Variations among cell lines in the synthesis of sphingolipids in de novo and recycling pathways

BK Gillard, RG Clement and DM Marcus
Department of Medicine, Baylor College of Medicine, 1 Baylor Plaza, Houston, TX 77030, USA.

There are several pathways for the incorporation of sugars into glycosphingolipids (GSL). Sugars can be added to ceramide that contains sphinganine (dihydrosphingosine) synthesized de novo (pathway 1), to ceramide synthesized from sphingoid bases produced by hydrolysis of sphingolipids (pathway 2), and into GSL recycling from the endosomal pathway through the Golgi (pathway 3). We reported previously the surprising observation that SW13 cells, a human adrenal carcinoma cell line, synthesize most of their GSL in pathway 2. We now present data on the synthesis of GSL in four additional cell lines. Approximately 90% of sugar incorporation took place in pathway 2, and 10% or less in pathway 1, in human foreskin fibroblasts and NB41A3 neuroblastoma cells. In contrast, approximately 50-90% of sugar incorporation took place in pathway 1 in C2C12 myoblasts. The C2C12 cells divide more rapidly and synthesize 10-14 times as much GSL as the other three cell lines. In C6 glioma cells, approximately 30% of sugar incorporation occurred in pathway 1 and 60% in pathway 2. There was no relation between the utilization of pathways for GSL and sphingomyelin synthesis in foreskin fibroblasts and C2C12 cells. In both cells pathways 1 and 2 each accounted for 50% of incorporation of choline into sphingomyelin.
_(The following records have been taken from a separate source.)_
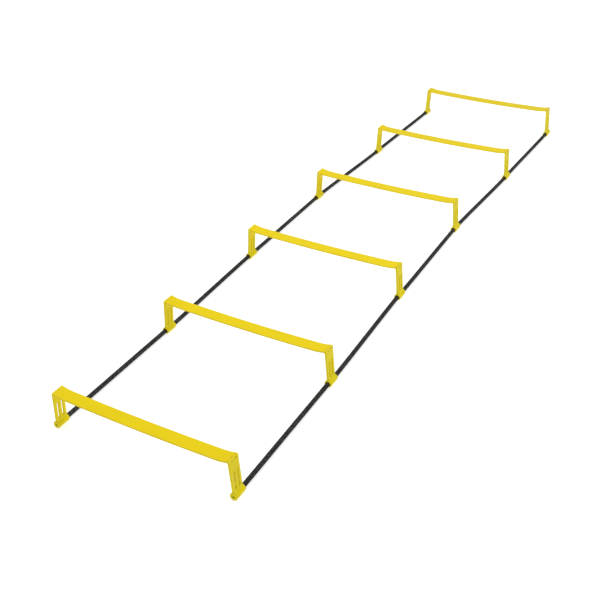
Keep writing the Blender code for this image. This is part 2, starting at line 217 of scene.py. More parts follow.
# %% Gloss and grain of the plastic
GRAIN_SIZE = 0.8 * MM
SINK_SIZE = 14 * MM
RUB_WIDTH = 1.2 * MM
RUB_STRETCH = 0.03
GRAIN_SHARE = {"From Min": 0.3, "From Max": 0.7}
GRAIN_SHINE = 0.05
GRAIN_DULLNESS = 0.07
RUB_DULLNESS = {"From Min": 0.55, "From Max": 0.75, "To Max": 0.12}
WORN_DULLNESS = 0.25
SINK_RELIEF = {"Strength": 0.25, "Distance": 0.4 * MM}
GRAIN_RELIEF = {"Strength": 0.35, "Distance": 0.05 * MM}


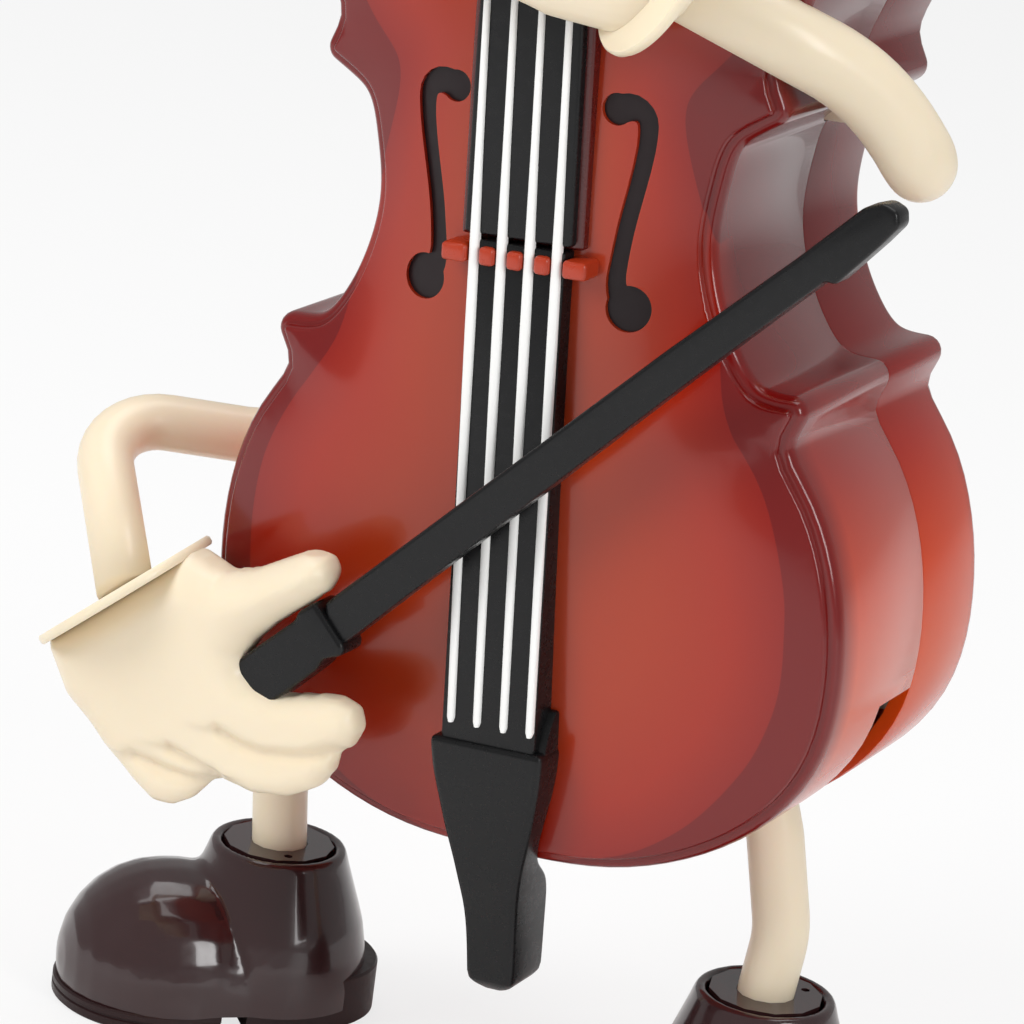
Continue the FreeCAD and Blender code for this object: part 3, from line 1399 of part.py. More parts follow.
def make_worm_wheel():
    start = size("worm_wheel_left")
    wheel = turned_wheel(COUNTS["worm_wheel_teeth"], size("worm_wheel_radius"), start,
                         start + size("worm_wheel_width"), True)
    bore = Part.makeCylinder(size("cylinder_arbor_radius + run_gap / 6"), size("worm_wheel_width"),
                             Vector(start, size("cylinder_y"), size("spring_z")), Vector(1, 0, 0))
    finish(solid(wheel.cut(bore)), "worm_wheel", CELLO_FRAME)


def make_cylinder_brackets():
    """Two upright ears with feet on the bedplate that carry the cylinder's arbor."""
    brackets = []
    for x, foot_x in (("bracket_left_x", "bracket_left_x"),
                      ("bracket_right_x", "bracket_right_x + bracket_thickness - bracket_foot")):
        ear = box(x, f"{x} + bracket_thickness", "bracket_front", "bedplate_front",
                  "spring_z - bracket_half", "spring_z + bracket_half")
        foot = box(foot_x, f"{foot_x} + bracket_foot", "bedplate_front - bracket_thickness", "bedplate_front",
                   "spring_z - bracket_half", "spring_z + bracket_half")
        bore = rod_x("cylinder_arbor_radius + run_gap", f"{x} - overrun", f"{x} + bracket_thickness + overrun",
                     "cylinder_y", "spring_z")
        brackets.append(cut(fuse(ear, foot), bore))
    finish(group(*brackets), "cylinder_brackets", CELLO_FRAME)


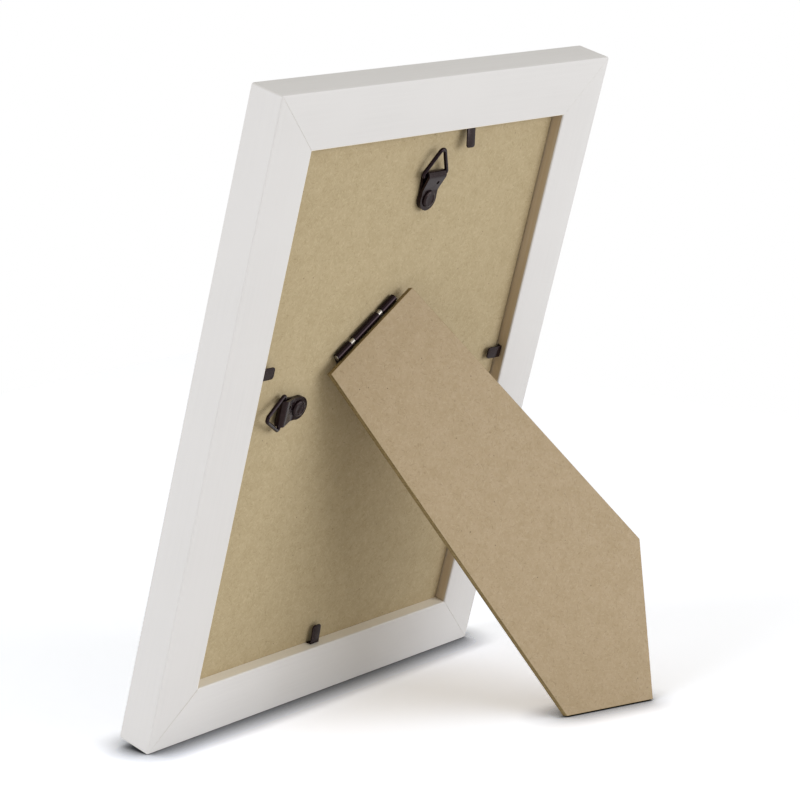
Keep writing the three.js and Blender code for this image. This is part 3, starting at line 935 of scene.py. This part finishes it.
@dataclass(frozen=True)
class BendingTab:
    """A tab of sheet steel that comes out of a rail and folds over the board.

    It is drawn as its rail is. The root turns up along the wall of the rebate, and the blade turns
    about the fold at the top of it.
    """

    rails: Rails
    side: Side
    width: float = 4.7
    thickness: float = 0.5
    length: float = 7.6
    tip_radius: float = 1.2
    sunk: float = 0.6           # how far the root reaches into the wall
    touch: float = 0.02         # gap between the root and the blade
    bend_radius: float = 0.45   # middle of the sheet where the root turns up
    corner: float = 0.08
    steps: int = 8
    dome_end: float = 84.0      # degrees round the dome at which it ends flat
    tip_share: float = 0.7      # what is left of the thickness at the very tip

    def build(self, steel: Material) -> None:
        """Builds, dresses and places the root and the blade.

        Args:
            steel: Their finish.
        """
        word = self.side.word
        along = self.rails.place(self.side)
        fold = Place(joint_point(f"{word}_tab_bend"), along.axes)
        wall = self.rails.rail_width - along.drawn(fold.origin)[1]
        fit(self.root(fold, wall), f"{word}_tab_root", "frame", steel)
        fit(self.blade(fold), f"{word}_tab_blade", f"{word}_tab", steel)

    def root(self, fold: Place, wall: float) -> Piece:
        """Makes the root: out of the wall, round a bend and up to the fold, with a domed end.

        On the dome the strip's middle and half thickness follow the sine and cosine of a turn, so
        that the blade has room to swing over it.

        Args:
            fold: The drawing whose x is the fold.
            wall: Where the rebate's wall lies in it, on y.

        Returns:
            The root.
        """
        half = self.thickness / 2
        top = -half - self.touch
        low, _ = span(fold, f"{self.side.word}_tab_root")
        foot = low[2] + half
        start = wall - self.sunk
        r = self.bend_radius
        dome = np.radians(np.linspace(0, self.dome_end, self.steps + 1))
        path = np.concatenate((
            np.array(((start, foot), (start / 2 - r / 2, foot))),
            arc((-r, foot + r), r, -90, 0, self.steps),
            np.column_stack((np.zeros_like(dome), top - half + half * np.sin(dome))),
        ))
        thick = np.concatenate((np.full(len(path) - len(dome), half), half * np.cos(dome)))
        wide = np.full(len(path), self.width / 2)
        return strip_piece(f"{self.side.word}_tab_strip", path, wide, thick, self.corner, fold)

    def blade(self, fold: Place) -> Piece:
        """Makes the blade: a round bead on the fold, and a flat tongue with a rounded tip.

        Along the bead, y and the half thickness are the half thickness times minus the cosine and the
        sine of a turn. Round the tip, y and the half width grow and shrink by the tip's radius times the
        sine and the cosine of a turn.

        Args:
            fold: The drawing whose x is the fold.

        Returns:
            The blade.
        """
        half = self.thickness / 2
        r = self.tip_radius
        tip = np.radians(np.linspace(0, 90, self.steps + 1))
        bead = tip[1:]
        y = np.concatenate((-half * np.cos(bead), self.length - r + r * np.sin(tip)))
        narrow = self.width / 2 - r + r * np.cos(tip)
        wide = np.concatenate((np.full(len(bead), self.width / 2), narrow))
        flat = np.full(len(bead), half)
        thick = np.concatenate((half * np.sin(bead), flat, (half * self.tip_share,)))
        path = np.column_stack((y, np.zeros_like(y)))
        lying = fold.turned(Axis.X, tilt(fold, f"{self.side.word}_tab_blade", half))
        return strip_piece(f"{self.side.word}_tab_tongue", path, wide, thick, self.corner, lying)


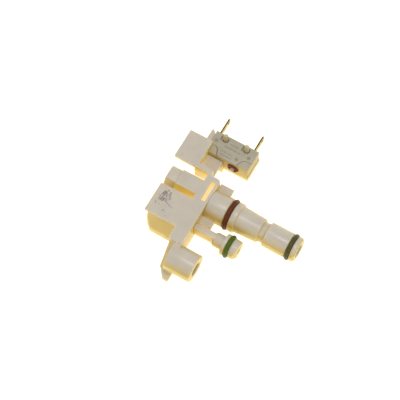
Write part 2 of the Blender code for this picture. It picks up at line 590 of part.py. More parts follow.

In five of the six cell lines that we have studied, most GSL synthesis takes place in pathway 2. We suggest that when the need for synthesis is relatively low, as in slowly dividing cells, GSL are synthesized predominantly from sphingoid bases salvaged from the hydrolytic pathway. When cells are dividing more rapidly, the need for increased synthesis is met by upregulating the de novo pathway.